Sunday, December 24, 2006

A Different Sort of Christmas Eve Service

Instead of going to church for midnight mass, we found ourselves sitting shiva for our beloved friend Ted Cron, who passed away last week. Ted had suffered from ALS, or Lou Gehrig's Disease, for the past two years. But this week he breathed his last labored breath.

Ted was a charter member of Temple Micah. He was a pillar of the choir. He was someone everyone listened to. He was brilliant, but he also knew how to have fun.

With Ted’s passing, I felt a wellspring of guilt over not visiting him as frequently as I should have. Death has this way of making some intentions impossible.

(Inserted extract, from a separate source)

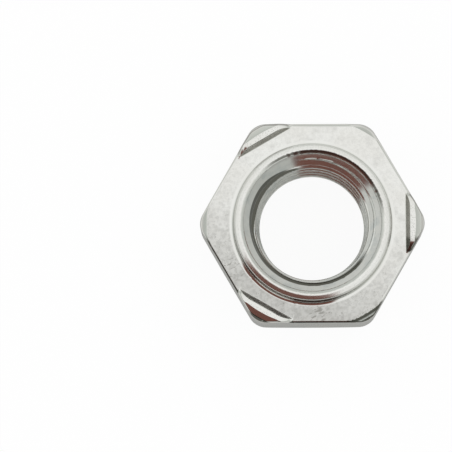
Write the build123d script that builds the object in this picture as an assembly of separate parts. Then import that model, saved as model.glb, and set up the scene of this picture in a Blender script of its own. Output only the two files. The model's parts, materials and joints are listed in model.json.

Tonight we gathered at his home for a brief service with his family to recognize his passing and to initiate a week of such gatherings. There is nothing like the presence of friends and neighbors to cut through the somber grief of the moment. There was a chance for people to reminisce and they certainly did. There was such a solidarity as we read and chanted together. At least 60 people packed into a rather small space to remember Ted.

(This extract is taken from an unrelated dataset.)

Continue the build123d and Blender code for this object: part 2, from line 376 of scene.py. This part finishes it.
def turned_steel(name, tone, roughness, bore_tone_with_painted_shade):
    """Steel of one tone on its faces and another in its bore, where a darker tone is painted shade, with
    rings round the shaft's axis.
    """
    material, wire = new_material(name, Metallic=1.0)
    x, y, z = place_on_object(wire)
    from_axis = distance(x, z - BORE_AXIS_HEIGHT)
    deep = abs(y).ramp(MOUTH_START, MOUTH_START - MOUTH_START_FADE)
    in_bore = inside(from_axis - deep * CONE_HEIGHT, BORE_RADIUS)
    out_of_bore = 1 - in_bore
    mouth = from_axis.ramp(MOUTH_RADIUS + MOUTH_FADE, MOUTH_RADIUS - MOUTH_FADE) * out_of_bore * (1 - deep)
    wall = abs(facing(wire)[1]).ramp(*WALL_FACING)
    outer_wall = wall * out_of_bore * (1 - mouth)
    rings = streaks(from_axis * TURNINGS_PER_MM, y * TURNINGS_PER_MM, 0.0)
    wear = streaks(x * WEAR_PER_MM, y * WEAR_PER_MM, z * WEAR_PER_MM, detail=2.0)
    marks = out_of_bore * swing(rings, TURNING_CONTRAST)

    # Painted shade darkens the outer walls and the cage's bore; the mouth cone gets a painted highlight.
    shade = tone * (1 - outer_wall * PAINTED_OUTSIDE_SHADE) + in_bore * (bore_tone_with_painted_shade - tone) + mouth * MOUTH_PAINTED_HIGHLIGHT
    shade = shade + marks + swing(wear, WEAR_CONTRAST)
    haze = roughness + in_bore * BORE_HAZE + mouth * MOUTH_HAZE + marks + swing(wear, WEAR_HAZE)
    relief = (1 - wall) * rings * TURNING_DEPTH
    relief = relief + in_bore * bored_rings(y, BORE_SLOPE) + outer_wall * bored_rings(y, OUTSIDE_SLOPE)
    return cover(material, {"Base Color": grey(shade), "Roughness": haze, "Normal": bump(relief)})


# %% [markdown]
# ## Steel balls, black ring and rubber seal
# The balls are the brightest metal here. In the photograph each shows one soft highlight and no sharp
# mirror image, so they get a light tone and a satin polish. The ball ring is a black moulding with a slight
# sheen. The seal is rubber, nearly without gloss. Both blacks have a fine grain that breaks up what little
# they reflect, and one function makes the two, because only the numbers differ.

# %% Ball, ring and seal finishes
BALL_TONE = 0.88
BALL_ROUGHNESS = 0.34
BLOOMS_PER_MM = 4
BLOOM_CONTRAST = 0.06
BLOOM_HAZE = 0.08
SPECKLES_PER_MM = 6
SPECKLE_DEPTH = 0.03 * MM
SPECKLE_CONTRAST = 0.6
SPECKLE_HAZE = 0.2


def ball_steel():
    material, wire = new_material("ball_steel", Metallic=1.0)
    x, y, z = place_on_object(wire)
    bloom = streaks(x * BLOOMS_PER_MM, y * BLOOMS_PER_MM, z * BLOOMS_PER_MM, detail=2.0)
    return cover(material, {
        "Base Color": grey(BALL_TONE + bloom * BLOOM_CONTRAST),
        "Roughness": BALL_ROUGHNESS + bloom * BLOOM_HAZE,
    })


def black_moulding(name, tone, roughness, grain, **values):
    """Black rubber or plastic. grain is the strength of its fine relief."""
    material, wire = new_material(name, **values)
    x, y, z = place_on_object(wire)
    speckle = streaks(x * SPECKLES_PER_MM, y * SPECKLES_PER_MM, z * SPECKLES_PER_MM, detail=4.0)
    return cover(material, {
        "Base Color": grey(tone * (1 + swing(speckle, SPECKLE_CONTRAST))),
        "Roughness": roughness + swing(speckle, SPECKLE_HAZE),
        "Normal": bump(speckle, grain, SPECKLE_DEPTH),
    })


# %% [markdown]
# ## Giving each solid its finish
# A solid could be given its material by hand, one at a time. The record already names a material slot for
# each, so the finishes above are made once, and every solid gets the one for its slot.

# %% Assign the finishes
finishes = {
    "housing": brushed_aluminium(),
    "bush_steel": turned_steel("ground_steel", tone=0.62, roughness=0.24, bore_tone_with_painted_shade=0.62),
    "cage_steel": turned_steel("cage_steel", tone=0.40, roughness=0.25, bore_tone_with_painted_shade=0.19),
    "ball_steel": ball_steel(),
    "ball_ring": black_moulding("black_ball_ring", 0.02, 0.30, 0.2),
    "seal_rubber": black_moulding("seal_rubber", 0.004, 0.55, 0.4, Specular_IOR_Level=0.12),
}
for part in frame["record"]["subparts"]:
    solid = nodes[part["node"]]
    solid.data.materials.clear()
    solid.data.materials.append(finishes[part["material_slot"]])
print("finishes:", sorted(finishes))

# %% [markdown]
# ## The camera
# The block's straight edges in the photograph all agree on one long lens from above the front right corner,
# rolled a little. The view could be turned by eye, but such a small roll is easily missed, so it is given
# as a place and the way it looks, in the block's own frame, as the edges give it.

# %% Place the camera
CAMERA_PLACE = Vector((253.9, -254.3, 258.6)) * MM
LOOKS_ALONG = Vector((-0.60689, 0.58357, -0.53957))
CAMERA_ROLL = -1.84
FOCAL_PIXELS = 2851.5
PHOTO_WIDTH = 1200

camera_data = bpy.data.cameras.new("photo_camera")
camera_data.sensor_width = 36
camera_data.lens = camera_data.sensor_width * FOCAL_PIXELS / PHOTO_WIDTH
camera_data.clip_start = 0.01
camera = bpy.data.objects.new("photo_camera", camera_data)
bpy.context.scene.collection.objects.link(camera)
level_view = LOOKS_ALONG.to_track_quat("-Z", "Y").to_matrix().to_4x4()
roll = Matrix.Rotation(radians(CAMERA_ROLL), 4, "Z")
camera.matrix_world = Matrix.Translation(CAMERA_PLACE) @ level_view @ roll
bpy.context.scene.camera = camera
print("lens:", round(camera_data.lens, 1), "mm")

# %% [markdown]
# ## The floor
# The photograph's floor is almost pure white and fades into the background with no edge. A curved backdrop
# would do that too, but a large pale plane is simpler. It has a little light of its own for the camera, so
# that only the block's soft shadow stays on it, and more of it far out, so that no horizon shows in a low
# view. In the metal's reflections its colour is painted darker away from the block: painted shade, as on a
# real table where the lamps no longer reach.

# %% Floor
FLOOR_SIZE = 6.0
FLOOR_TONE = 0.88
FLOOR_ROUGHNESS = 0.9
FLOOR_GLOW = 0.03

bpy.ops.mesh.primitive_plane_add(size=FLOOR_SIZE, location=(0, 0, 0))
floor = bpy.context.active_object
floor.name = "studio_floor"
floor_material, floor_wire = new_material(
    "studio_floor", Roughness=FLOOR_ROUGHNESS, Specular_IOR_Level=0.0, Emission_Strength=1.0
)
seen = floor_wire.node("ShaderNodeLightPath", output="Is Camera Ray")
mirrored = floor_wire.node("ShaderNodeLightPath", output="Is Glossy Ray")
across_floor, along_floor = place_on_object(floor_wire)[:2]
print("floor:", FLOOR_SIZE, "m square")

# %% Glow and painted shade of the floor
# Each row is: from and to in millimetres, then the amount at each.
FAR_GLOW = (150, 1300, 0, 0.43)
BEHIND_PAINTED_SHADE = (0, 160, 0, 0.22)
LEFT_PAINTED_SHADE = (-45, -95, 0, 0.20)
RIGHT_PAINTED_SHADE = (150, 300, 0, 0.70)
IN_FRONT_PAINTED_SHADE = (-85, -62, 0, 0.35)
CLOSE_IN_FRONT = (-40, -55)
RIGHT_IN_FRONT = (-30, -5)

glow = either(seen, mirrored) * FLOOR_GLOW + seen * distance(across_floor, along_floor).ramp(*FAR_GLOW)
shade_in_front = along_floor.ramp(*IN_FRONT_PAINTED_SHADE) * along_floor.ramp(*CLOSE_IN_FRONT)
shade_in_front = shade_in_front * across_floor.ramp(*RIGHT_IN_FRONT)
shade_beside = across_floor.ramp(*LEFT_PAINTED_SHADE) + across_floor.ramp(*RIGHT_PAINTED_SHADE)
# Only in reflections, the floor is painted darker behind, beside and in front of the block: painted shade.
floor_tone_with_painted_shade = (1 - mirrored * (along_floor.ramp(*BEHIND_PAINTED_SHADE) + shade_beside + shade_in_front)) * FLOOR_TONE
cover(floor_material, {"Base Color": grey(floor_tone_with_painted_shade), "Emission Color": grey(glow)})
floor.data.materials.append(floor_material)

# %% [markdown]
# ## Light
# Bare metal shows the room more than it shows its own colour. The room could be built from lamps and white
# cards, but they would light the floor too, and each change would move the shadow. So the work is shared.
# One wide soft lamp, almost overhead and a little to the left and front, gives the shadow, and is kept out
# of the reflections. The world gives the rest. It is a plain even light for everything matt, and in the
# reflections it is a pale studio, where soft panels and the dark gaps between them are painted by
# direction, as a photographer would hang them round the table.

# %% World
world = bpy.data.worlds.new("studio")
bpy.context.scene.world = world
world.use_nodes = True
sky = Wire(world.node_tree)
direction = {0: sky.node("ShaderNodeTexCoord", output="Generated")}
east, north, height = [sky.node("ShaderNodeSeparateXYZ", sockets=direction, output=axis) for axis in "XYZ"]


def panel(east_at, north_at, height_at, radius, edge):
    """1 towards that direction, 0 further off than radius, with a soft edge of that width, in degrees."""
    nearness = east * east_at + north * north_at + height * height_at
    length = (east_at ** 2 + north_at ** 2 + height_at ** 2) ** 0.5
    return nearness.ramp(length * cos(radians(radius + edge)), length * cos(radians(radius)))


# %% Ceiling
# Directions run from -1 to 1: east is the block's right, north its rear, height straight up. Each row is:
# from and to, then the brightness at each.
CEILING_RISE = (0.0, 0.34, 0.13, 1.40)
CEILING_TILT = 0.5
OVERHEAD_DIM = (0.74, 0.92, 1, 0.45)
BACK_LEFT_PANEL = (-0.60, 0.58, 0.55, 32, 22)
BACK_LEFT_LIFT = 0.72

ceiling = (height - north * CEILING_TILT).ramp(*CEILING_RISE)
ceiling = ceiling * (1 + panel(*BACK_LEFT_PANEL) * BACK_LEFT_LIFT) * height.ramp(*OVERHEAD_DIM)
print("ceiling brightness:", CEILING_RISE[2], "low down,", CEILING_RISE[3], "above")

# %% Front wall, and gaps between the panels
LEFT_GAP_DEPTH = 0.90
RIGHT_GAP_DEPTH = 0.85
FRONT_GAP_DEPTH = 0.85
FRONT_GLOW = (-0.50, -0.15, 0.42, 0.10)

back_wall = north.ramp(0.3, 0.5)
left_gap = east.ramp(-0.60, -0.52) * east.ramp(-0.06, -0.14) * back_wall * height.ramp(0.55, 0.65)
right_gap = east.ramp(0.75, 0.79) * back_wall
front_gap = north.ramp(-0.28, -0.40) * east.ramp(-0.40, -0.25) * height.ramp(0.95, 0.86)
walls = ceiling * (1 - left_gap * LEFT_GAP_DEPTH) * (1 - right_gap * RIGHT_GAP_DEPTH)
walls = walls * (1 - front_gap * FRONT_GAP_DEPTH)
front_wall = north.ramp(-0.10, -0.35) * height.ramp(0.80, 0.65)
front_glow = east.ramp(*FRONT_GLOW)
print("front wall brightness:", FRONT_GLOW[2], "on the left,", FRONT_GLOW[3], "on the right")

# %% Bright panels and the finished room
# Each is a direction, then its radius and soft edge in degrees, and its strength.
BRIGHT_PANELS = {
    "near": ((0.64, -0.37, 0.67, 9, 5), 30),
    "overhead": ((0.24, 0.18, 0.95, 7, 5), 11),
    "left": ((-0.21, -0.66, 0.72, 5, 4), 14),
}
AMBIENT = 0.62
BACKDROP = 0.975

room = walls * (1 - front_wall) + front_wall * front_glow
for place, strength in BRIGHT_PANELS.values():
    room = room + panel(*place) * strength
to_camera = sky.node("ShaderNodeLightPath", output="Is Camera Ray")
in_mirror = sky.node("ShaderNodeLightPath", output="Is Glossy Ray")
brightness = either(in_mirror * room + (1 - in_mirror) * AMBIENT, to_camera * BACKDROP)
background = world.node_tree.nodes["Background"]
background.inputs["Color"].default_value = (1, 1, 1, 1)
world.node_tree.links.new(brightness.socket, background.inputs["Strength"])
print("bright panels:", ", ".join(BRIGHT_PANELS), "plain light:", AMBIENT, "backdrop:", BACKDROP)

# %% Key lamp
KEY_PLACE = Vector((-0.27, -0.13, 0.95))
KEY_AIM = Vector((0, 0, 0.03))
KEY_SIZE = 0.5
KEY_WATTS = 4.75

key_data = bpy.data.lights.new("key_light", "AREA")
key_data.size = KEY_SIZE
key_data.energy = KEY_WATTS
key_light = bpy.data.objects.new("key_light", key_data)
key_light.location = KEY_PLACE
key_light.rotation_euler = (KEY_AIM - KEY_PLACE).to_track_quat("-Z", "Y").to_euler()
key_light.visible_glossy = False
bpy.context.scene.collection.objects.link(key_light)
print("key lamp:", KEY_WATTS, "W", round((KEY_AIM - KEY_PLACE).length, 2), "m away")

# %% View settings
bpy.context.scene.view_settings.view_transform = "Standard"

We sang together the third verse of Yism'chu, the one that Ted often sang as a solo, where he added the embellishments that made us all smile. This is a song about observing the Sabbath. His verse reminds us to remember creation.

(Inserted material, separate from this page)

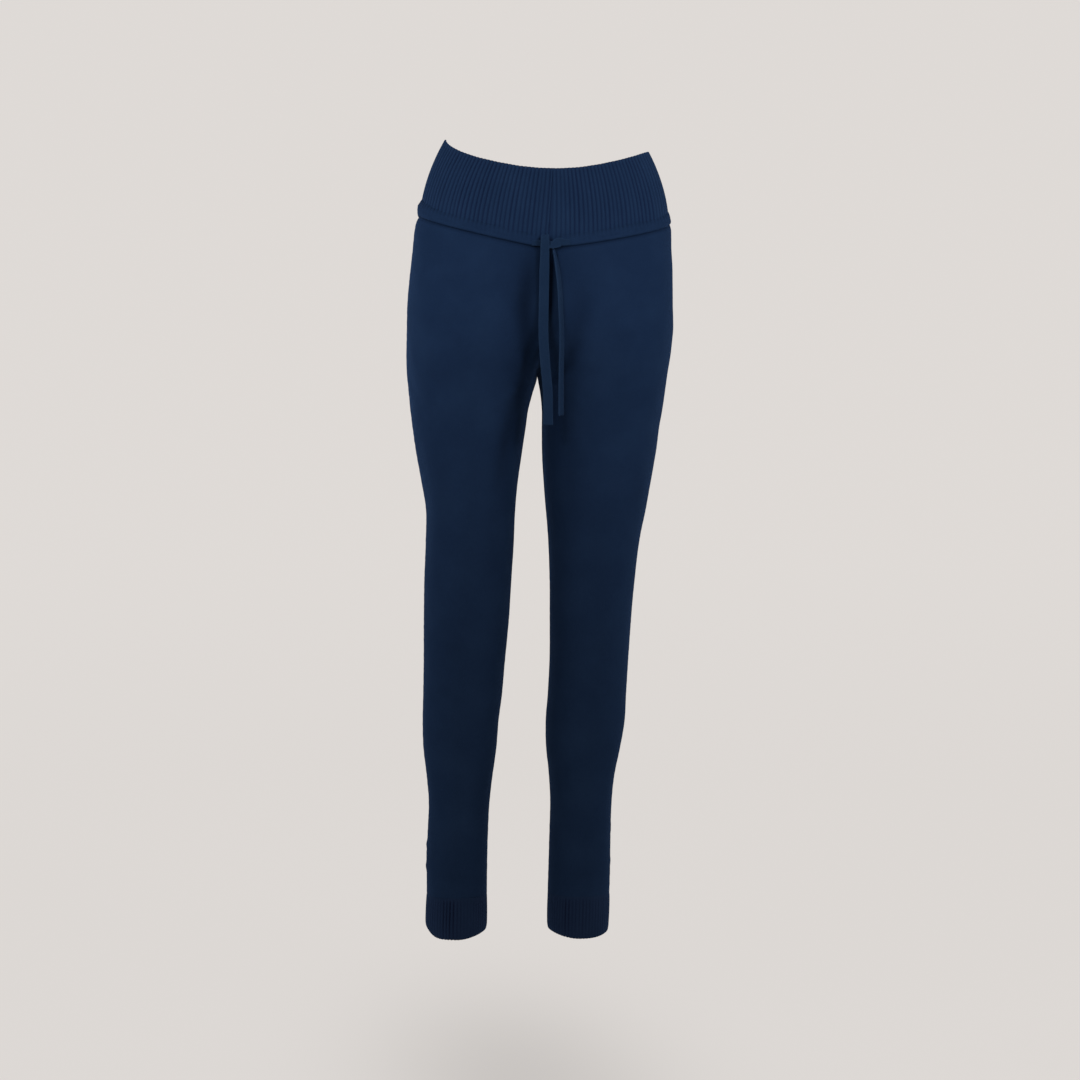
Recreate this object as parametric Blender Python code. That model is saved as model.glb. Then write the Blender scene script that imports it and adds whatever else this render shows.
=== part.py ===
"""High-waisted knitted sweatpants: a deep rib waistband with a drawstring tunnel, four leg panels, two
rib cuffs and the two hanging ends of a flat drawstring. Metres, +Z up, front towards -Y. The wearer's
right leg is at -X. The origin is the middle of the waist opening, level with the front of its rim."""

from collections import namedtuple
import math

import bpy
import numpy as np

MM = 0.001

# Cloth
SEAM_GAP = 0.3 * MM          # between two pieces at a seam
JERSEY_WALL = 2.0 * MM       # plain knit of the legs
RIB_WALL = 2.8 * MM          # double rib of waistband and cuffs
JERSEY_COLOUR = (0.010, 0.021, 0.052, 1.0)
RIB_COLOUR = (0.012, 0.025, 0.060, 1.0)
TIE_COLOUR = (0.014, 0.029, 0.068, 1.0)

# Waistband and the tunnel on its foot
BAND_BULGE = 6.0 * MM        # how far the band bows out halfway down
BAND_ROWS = 6
BAND_COLUMNS = 26            # on each half of the waistband
BAND_FOOT = (0.8, 0.9, 1.0)  # shares down the band that the tunnel lies on
TUNNEL_HEIGHT = 14.5 * MM
TUNNEL_PROUD = 2.9 * MM      # how far the tunnel stands out from the band
WAIST_TUCK = 2.5 * MM        # the panels are drawn in under the tunnel
MOUTHS = (-16.5 * MM, 5.5 * MM)   # where the tunnel ends, each side of centre front

# Grid of a leg panel
HIP_ROWS = 11                # waist seam to crotch
LEG_ROWS = 17                # crotch to cuff
PANEL_COLUMNS = 11
SWEEP_DROP = 46.0 * MM       # the crotch row reaches the side seam this far below the crotch
SWEEP_END = 150.0 * MM       # and the rows are level again this far below it
SWEEP_CURVE = 2.2            # how much of the drop is near the inner edge
SEAM_FADE = 2.2              # how soon the rows lose the waist seam's curve
LEG_ROW_GROWTH = 1.08        # the rows spread a little towards the cuff
CROTCH_Z = -254.0 * MM
SEAT_BRIDGE = 0.42           # how far the cloth of the back bridges from one side to the other
SEAT_BRIDGE_HEIGHT = 115.0 * MM

# Cuffs
CUFF_TOP = -930.0 * MM
CUFF_COLUMNS = 26
CUFF_ROWS = (0.0, 0.33, 0.66, 0.9, 1.0)
HEM_TUCK = 1.2 * MM          # the hem is drawn in
HEM_THINNING = 0.8 * MM      # and its folded edge is thinner

# Drawstring
TIE_WIDTH = 12.5 * MM
TIE_WALL = 2.4 * MM

Level = namedtuple("Level", "z centre right_out left_out right_in left_in front back square")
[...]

One rather sad note. This weekend his granddaughter was called to the Torah for her bat mitzvah. He tried so valiantly to hang on long enough to be there for her, but he just couldn’t make it. She will forever associate the death of her grandfather with her bat mitzvah.

Once again I was reminded of the feeling of community that emanates from any Temple Micah gathering. These people really care about one another and they care about me. They have become my second family. I am so lucky to be a part of this group.

4 Comments:

Blogger Kristin said...

I like the family I've chosen (my friends) as much as, if not more (at times) than the family into which I was born.

It sounds like a wonderful/terrible celebration of life.

10:17 PM  
Blogger Richard said...

Finding a good community to belong in is important.

11:21 PM  
Anonymous Anonymous said...

Maybe that was the only way he could be at the bat mitzvah. Though dying is a sad thing for those of us that live. It must be a happy thing for those of us that are sick and in pain.

11:11 AM  
Blogger Mother of Invention said...

I agree with Old Lady, it is a blessing to let go of the pain. I'd want that if I were ready to be released.

Don't know why, but I never knew that girls had a Bar Mitzva...thought it was just for boys.